The New York City Department of Transportation plans to allow companies to use pedal-assisted cargo bikes in lieu of semi-trucks to reduce pollution levels and cut down on carbon dioxide emissions. 

An ongoing 30-day public hearing began on Aug. 14 to solicit feedback from New Yorkers about the proposition soon to be launched in the coming months.

As of writing, the maximum width of a cargo bike is 36 inches without a fourth wheel. The new proposal would allow pedal-assist bicycles to be up to 48 inches wide and have four wheels built in as needed. These additional features would make it a lot easier to pedal when carrying heavy loads.      

The current cargo bike width restrictions and the absence of protected bike lanes that are wide enough for cargo bike usage are the main reasons why these pedal-assisted cargo bicycles have yet to be implemented at a greater magnitude. 

A small motor is attached to the pedal-assisted bikes and is activated when users are pedaling. This technology can be seen all throughout New York City with Citi Bike’s existing pedal-assisted and e-bicycle carriers. 

Home deliveries in the city are on the rise along with traffic congestion and carbon emissions. 

“80% of New Yorkers get a delivery a week,” NYC DOT Commissioner Ydanis Rodriguez said

This newly envisioned rule would promote a cleaner environment and strive toward having fewer trucks on the road while still accommodating growing e-commerce within the city. 

“Just two cargo bikes can replace one box truck, increasing safety and reducing CO2 emission by 14 tons per year—equivalent to 30,872 passenger car miles traveled,” Rodriguez said

The concept was attempted previously through a pilot program named Commercial Cargo Bike that ran in 2019. Enrolled carriers were allowed to load and unload packages anywhere commercial vehicles could. 

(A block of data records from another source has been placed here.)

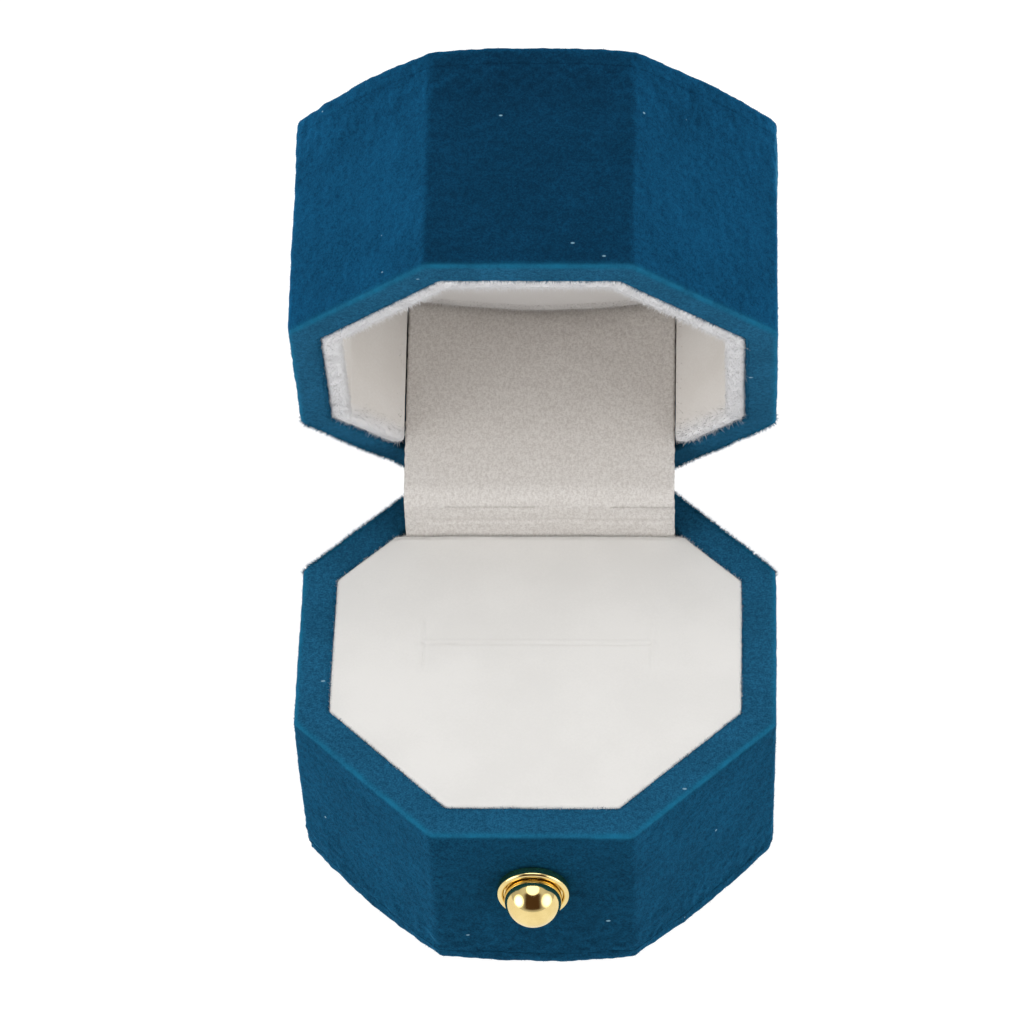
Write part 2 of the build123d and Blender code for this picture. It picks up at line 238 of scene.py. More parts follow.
def rounded_section(corners):
    """A closed section as (half, depth) points. Each corner is (half, depth, radius, step), and step
    is the spacing on the run that follows it."""
    parts = []
    count = len(corners)
    for i, (half, depth, radius, step) in enumerate(corners):
        here = np.array((half, depth))
        back = np.array(corners[i - 1][:2]) - here
        on = np.array(corners[(i + 1) % count][:2]) - here
        a, b = back / np.linalg.norm(back), on / np.linalg.norm(on)
        cut = radius / math.tan(math.acos(np.clip(a @ b, -1, 1)) / 2)
        arc = max(2, round(radius / ARC_SPACING))
        parts.append((here + a * cut, here, here + b * cut, arc, step))
    section = []
    for i, (p, here, q, arc, step) in enumerate(parts):
        if np.allclose(p, q):
            section.append(here)
        else:
            for t in np.linspace(0, 1, arc + 1):
                section.append((1 - t) ** 2 * p + 2 * t * (1 - t) * here + t * t * q)
        target = parts[(i + 1) % count][0]
        pieces = max(1, round(np.linalg.norm(target - q) / step))
        section += [q + (target - q) * t for t in np.linspace(0, 1, pieces + 1)[1:-1]]
    return np.array(section)


def noise_at(points, wavelength, shift=0.0):
    """Smooth noise from -1 to 1, whose lumps are about a wavelength apart in millimetres."""
    scale = 1 / (wavelength * MM)
    return np.array([noise.noise(Vector(p) * scale + Vector((shift, 0, 0))) for p in points])


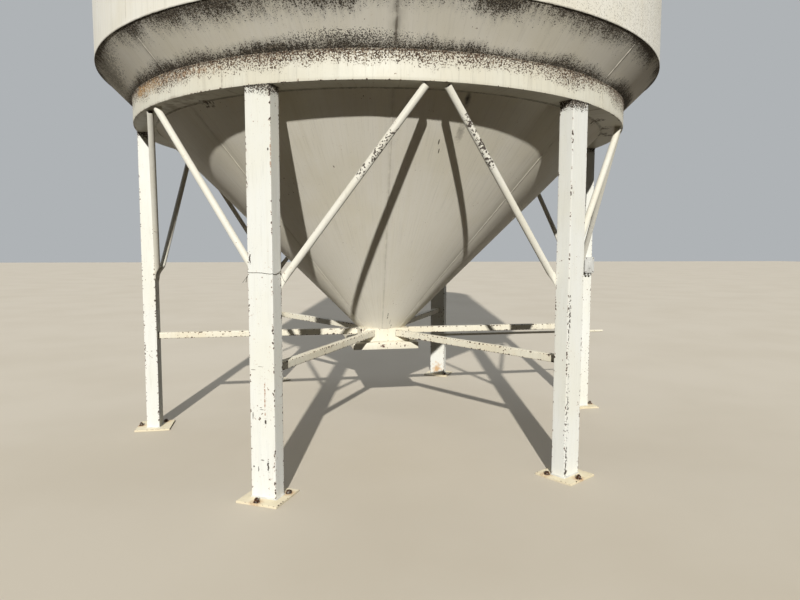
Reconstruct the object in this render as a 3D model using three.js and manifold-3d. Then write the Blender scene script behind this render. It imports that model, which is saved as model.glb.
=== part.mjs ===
// A welded steel grain silo with a hopper bottom, on six legs.
// Millimetres, +Z up. The origin is on the ground, on the silo's centre line.
// An azimuth is measured from -Y towards +X, in degrees.
import * as THREE from "three";
import { mergeVertices } from "three/addons/utils/BufferGeometryUtils.js";
import Module from "manifold-3d";

const wasm = await Module();
wasm.setup();

// Driving dimensions
const GAP = 0.3; // between pieces that touch
const FACET = 5; // degrees of one flat of the round shells

const SILO_RADIUS = 2134; // outside of the wall, a silo 14 ft across
const SHEET = 6; // thickness of wall, hopper and roof
const HOPPER_TOP = 2716; // where the wall meets the hopper, whose slope is 45 degrees
const COURSE_HEIGHT = 1219; // one course of wall sheets
const COURSES = 3;
const WALL_PANELS = 4;
const GORES = 8;
const FIRST_SEAM = -52; // azimuth of the first seam of hopper and wall

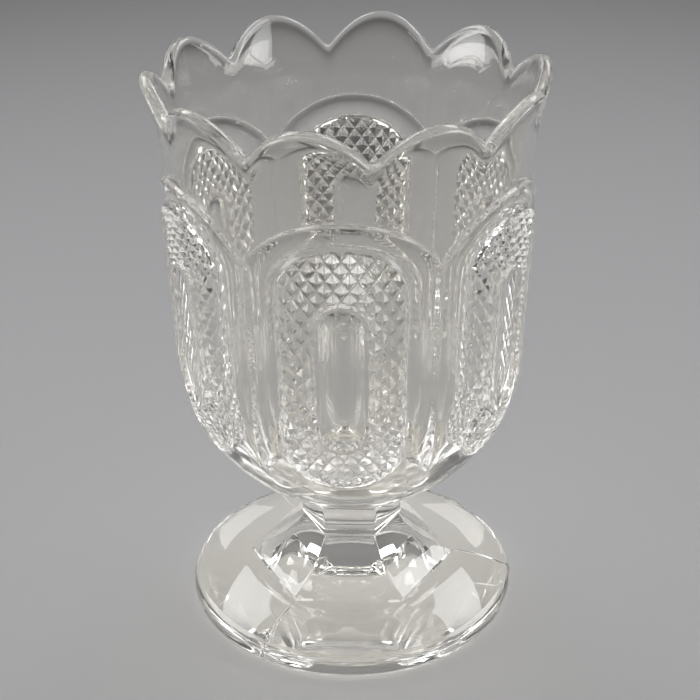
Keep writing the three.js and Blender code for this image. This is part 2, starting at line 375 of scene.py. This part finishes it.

Since then, cargo bike deliveries have increased dramatically across the city, and the changes in regard to human interaction with the environment are just as perceptible. 

The Commercial Cargo Bike program led to over 130,000 carrier trips, delivering five million packages. This program is estimated to have “saved over 650,000 metric tons of C02 emissions.”

The pedal-assisted cargo bike proposal would demonstrate demand that has not been responded to adequately when it comes to cargo bikes in the freight industry. 

Introducing wider lanes and more built-in assistance would create safer and more sustainable trips across all facets. The transportation sector is still one of the greatest carbon emitters, accounting for over 4.5 million tons of carbon emissions.

“[Pedal-assisted cargo bikes are] easier to navigate on narrow streets, take up far less space at the curb, emit no air pollution, and sit silently — no idling engine noises — while workers deliver packages right to doors,” Open Plans Co-Executive Director Sara Lind said

The NYC DOT invites New Yorkers to comment on the proposal through its website or email.